Rhyme it. Think of words that rhyme with the numbers 1 through 9 (knee for 3, wine for 9, etc.). Then create a story using the rhyming words: A nun (1) in heaven (7) banged her knee (3), and it became sore (4)

You know it but can’t recall it. (tip of your tongue?)

Practice your ABCs. Say you just can’t remember the name of that movie with Arnold whatsisface? Recite the alphabet (aloud or in your head). When you get to the letter T, it should trigger the name that’s escaping you: Terminator!! This trick works when taking tests too.

Remembering speeches and text for exams

Read it, type it, say it, hear it. To memorize a speech, toast or test material, read your notes, then; type them into the computer. Next, read them aloud and tape-record them. Listen to the recording several times. As you work on memorizing, remember to turn off the TV, unplug your iPod and shut down your computer; you’ll retain more.

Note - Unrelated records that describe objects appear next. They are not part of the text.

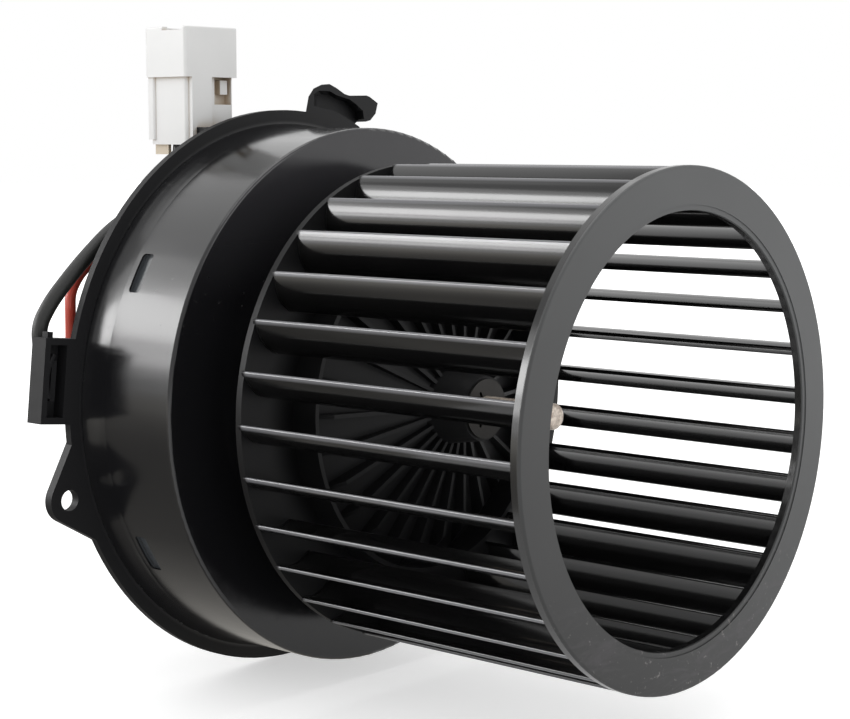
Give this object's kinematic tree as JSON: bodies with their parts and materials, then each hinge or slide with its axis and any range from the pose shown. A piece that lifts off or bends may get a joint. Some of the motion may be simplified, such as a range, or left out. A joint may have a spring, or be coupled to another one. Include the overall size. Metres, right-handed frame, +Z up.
{
  "type": "car cabin blower motor",
  "caption": "Cabin air blower: a tall forward-curved wheel on a brush motor, in a round housing with a rim, screw ears and a short lead.",
  "frame": {"origin": "on the shaft's axis, in the plane of the mounting rim's front face", "axes": "+X along the shaft towards the air inlet, +Z up towards the electrical connector"},
  "size_m": [0.2045, 0.2019, 0.2101],
  "materials": {
    "wheel_plastic": "satin moulded",
    "housing_plastic": "satin moulded",
    "cover_plastic": "satin moulded",
    "shaft_steel": "ground",
    "clip_steel": "pressed",
    "case_steel": "zinc plated",
    "core_steel": "stacked sheet",
    "winding_copper": "enamelled",
    "commutator_copper": "turned",
    "washer_plastic": "plain",
    "magnet_ferrite": "sintered",
    "spring_steel": "wire",
    "bearing_bronze": "sintered",
    "holder_plastic": "moulded",
    "brush_carbon": "pressed",
    "terminal_brass": "stamped",
    "isolator_rubber": "matte",
    "grommet_rubber": "matte",
    "screw_steel": "plated",
    "black_insulation": "satin",
    "red_insulation": "satin",
    "sleeve_braid": "braided",
    "connector_white": "moulded",
    "lock_ivory": "moulded"
  },
  "bodies": {
    "housing": {"motor_housing": "housing_plastic", "rear_cover": "cover_plastic", "motor_case": "case_steel", "end_plate": "case_steel", "upper_magnet": "magnet_ferrite", "lower_magnet": "magnet_ferrite", "magnet_clips": "spring_steel", "brush_springs": "spring_steel", "front_bearing": "bearing_bronze", "rear_bearing": "bearing_bronze", "brush_holder": "holder_plastic", "left_brush": "brush_carbon", "right_brush": "brush_carbon", "motor_terminals": "terminal_brass", "connector_terminals": "terminal_brass", "front_isolator": "isolator_rubber", "rear_isolator": "isolator_rubber", "lead_grommet": "grommet_rubber", "cover_screws": "screw_steel", "black_lead": "black_insulation", "red_lead": "red_insulation", "lead_sleeve": "sleeve_braid", "connector_housing": "connector_white", "connector_lock": "lock_ivory"},
    "rotor": {"blower_wheel": "wheel_plastic", "wheel_clip": "clip_steel", "motor_shaft": "shaft_steel", "armature_core": "core_steel", "armature_winding": "winding_copper", "commutator": "commutator_copper", "thrust_washers": "washer_plastic"}
  },
  "joints": [
    {"name": "wheel_spin", "type": "hinge", "parent": "housing", "child": "rotor", "pos_m": [0, 0, 0], "axis": [1, 0, 0], "continuous": true}
  ]
}
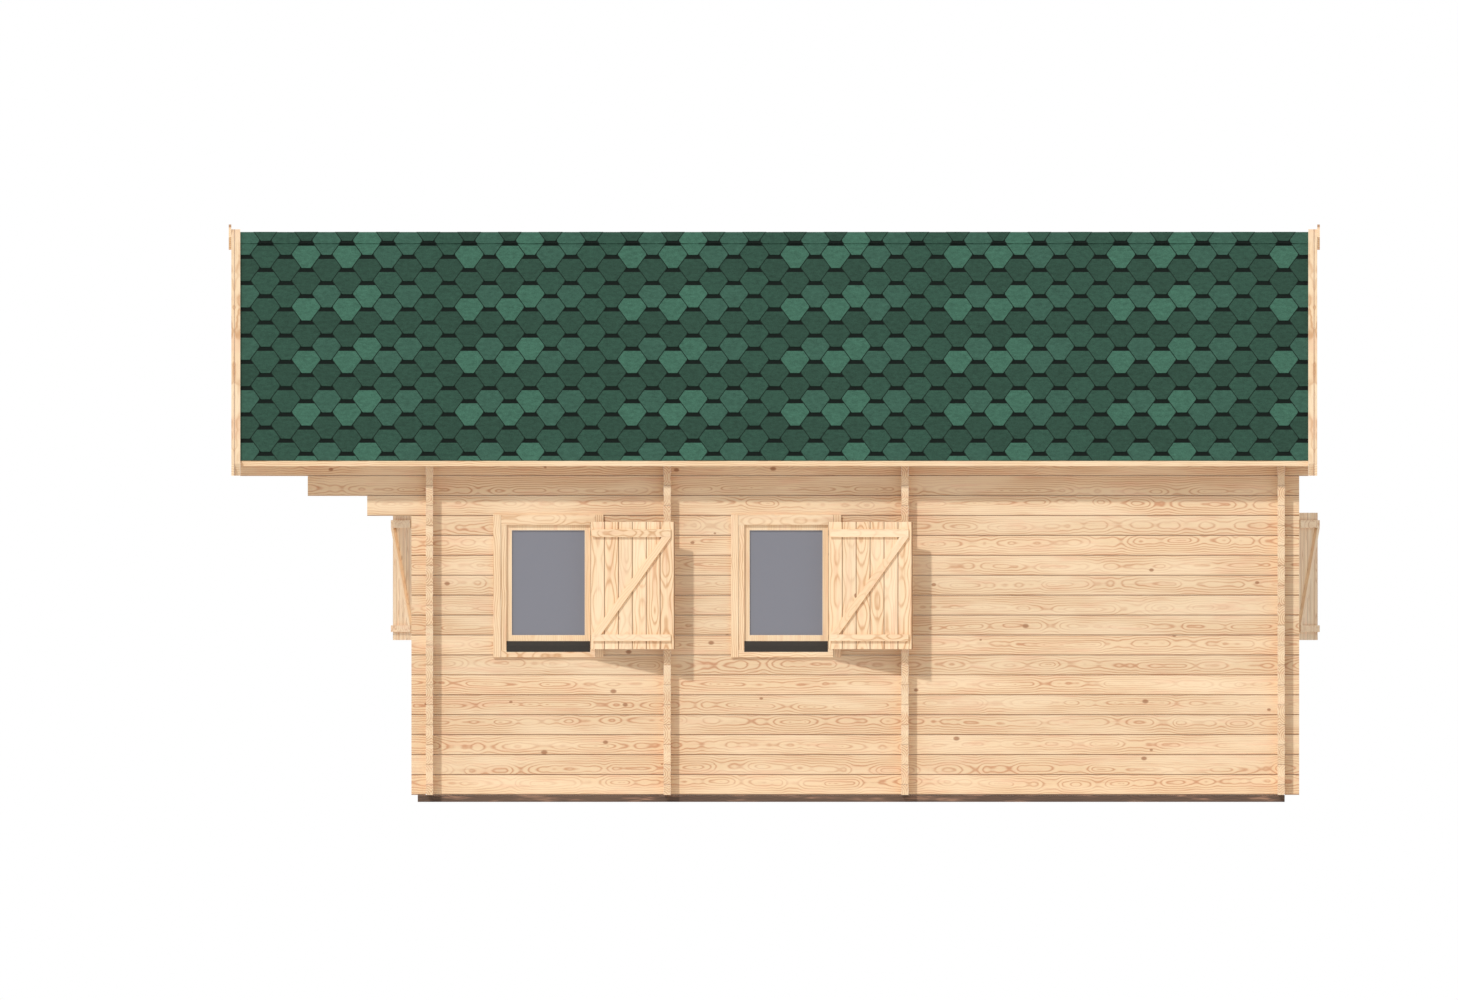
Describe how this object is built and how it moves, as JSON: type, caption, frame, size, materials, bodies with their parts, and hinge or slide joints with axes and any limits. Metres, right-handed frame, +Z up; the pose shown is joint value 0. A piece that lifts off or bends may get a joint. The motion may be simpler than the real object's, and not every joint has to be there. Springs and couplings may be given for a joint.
{
  "type": "log garden house",
  "caption": "Garden house of stacked interlocking logs under a shingled gable roof that reaches far out over the entrance, with boarded window shutters on hinges.",
  "frame": {"origin": "middle of the footprint at ground level", "axes": "+X along the house from the entrance front to the rear, +Y to the left-hand long wall seen from the front, +Z up"},
  "size_m": [6.241, 4.552, 3.303],
  "materials": {
    "logs": "planed pine, unpainted",
    "foundation": "impregnated, dark",
    "floor": "planed boards",
    "roof_timber": "planed boards",
    "shingles": "green mineral granules on bitumen",
    "ridge_cap": "green mineral granules on bitumen",
    "hinge_metal": "black, satin",
    "shutter": "planed pine, unpainted",
    "casing": "planed pine, unpainted",
    "sash": "planed pine, unpainted",
    "pane": "clear, grey reflection",
    "sill": "near black",
    "door": "planed pine, unpainted",
    "handle": "satin",
    "trim": "planed pine, unpainted"
  },
  "bodies": {
    "house": {"right_wall": "logs", "left_wall": "logs", "front_wall": "logs", "front_partition": "logs", "rear_partition": "logs", "rear_wall": "logs", "foundation_beams": "foundation", "floor_boards": "floor", "ridge_purlin": "roof_timber", "right_purlins": "roof_timber", "left_purlins": "roof_timber", "right_roof_boards": "roof_timber", "left_roof_boards": "roof_timber", "right_shingles": "shingles", "left_shingles": "shingles", "ridge_cap": "ridge_cap", "fascia_boards": "trim", "front_verge_boards": "trim", "rear_verge_boards": "trim", "front_bargeboards": "trim", "rear_bargeboards": "trim", "front_finial": "trim", "rear_finial": "trim", "right_window_frames": "casing", "left_window_frames": "casing", "front_window_frame": "casing", "rear_window_frame": "casing", "window_sashes": "sash", "window_panes": "pane", "window_sills": "sill", "door_frame": "casing", "door_leaf": "door", "door_pane": "pane", "door_handle": "handle", "left_shutter_boards": "shutter", "left_shutter_battens": "shutter", "left_shutter_hinges": "hinge_metal", "shutter_pintles": "hinge_metal"},
    "right_front_shutter": {"right_front_shutter_boards": "shutter", "right_front_shutter_battens": "shutter", "right_front_shutter_hinges": "hinge_metal"},
    "right_rear_shutter": {"right_rear_shutter_boards": "shutter", "right_rear_shutter_battens": "shutter", "right_rear_shutter_hinges": "hinge_metal"},
    "rear_shutter": {"rear_shutter_boards": "shutter", "rear_shutter_battens": "shutter", "rear_shutter_hinges": "hinge_metal"},
    "front_shutter": {"front_shutter_boards": "shutter", "front_shutter_battens": "shutter", "front_shutter_hinges": "hinge_metal"}
  },
  "joints": [
    {"name": "right_front_shutter_hinge", "type": "hinge", "parent": "house", "child": "right_front_shutter", "pos_m": [-1.0448, -2.048, 1.238], "axis": [0, 0, 1], "range_deg": [-166.3, 8]},
    {"name": "right_rear_shutter_hinge", "type": "hinge", "parent": "house", "child": "right_rear_shutter", "pos_m": [0.3152, -2.048, 1.238], "axis": [0, 0, 1], "range_deg": [-166.3, 8]},
    {"name": "rear_shutter_hinge", "type": "hinge", "parent": "house", "child": "rear_shutter", "pos_m": [2.9675, 0.2477, 1.29], "axis": [0, 0, 1], "range_deg": [-166.3, 13]},
    {"name": "front_shutter_hinge", "type": "hinge", "parent": "house", "child": "front_shutter", "pos_m": [-2.0405, 1.0477, 1.29], "axis": [0, 0, -1], "range_deg": [-166.3, 13]}
  ]
}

Use color. Give your notes some colour with bolded headings and bulleted sections (it’s easier to remember a red bullet than running text).
Make a map. Imagine an intersection and mentally place a word, fact or number on each street corner.

Build a memory hotel.

You need a memory hotel somewhere to glue all the pieces too and it turns out to be very effective and is what the memory champions all use as the hotel is a static place in their mind where all the things they need to remember are added to the places within their hotel, like rooms and facilities.

The term comes from the learned ancients and works with our very strong short term memories. While we’ve not evolved well to remember lists of facts, we have an uncanny ability to retain places. This is why you can still perfectly see all the items in your childhood home.

A memory hotel is basically a visualization of a place that you know well in real life say, your current house. In each room of this virtual site, you can place segments of things to remember, with as much visual elaboration as possible. The idea is that, by focusing on tracing your steps through its rooms, you will come across these concepts and recall them

Be an involved listener.

What is useful knowledge? As much as we may feel that due to technology; memorizing facts and figures is becoming obsolete, it turns out that having a foundation of retained facts helps us contextualize new information, and thus helps us with learning.

Research shows that when school children possess a basic understanding of an historical event, like dates and key details of a war, they are better able to integrate and retain new knowledge about it. Otherwise, without the context, future information tends to ooze away into the forgetesphere.

Continue practicing

Stop going the gym and the flab returns – hey this is human life; deal with it!

Turns out all of those commercials for mature adults to play games to enhance memory have a point — our memory gets better when we use it. If you want to get better at remembering names, practice. Use the association techniques of adding funny images to their names whenever you meet someone new.

If you’d like to be able to retain lists, stop writing down your shopping lists and try to store the items in your memory hotel instead.

When honing your memory skills, give yourself concrete goals – for example, try to memorize a series of numbers of a certain length, within a certain time. Don’t let yourself plateau; if you keep practicing and trying new things, your memory can continually improve.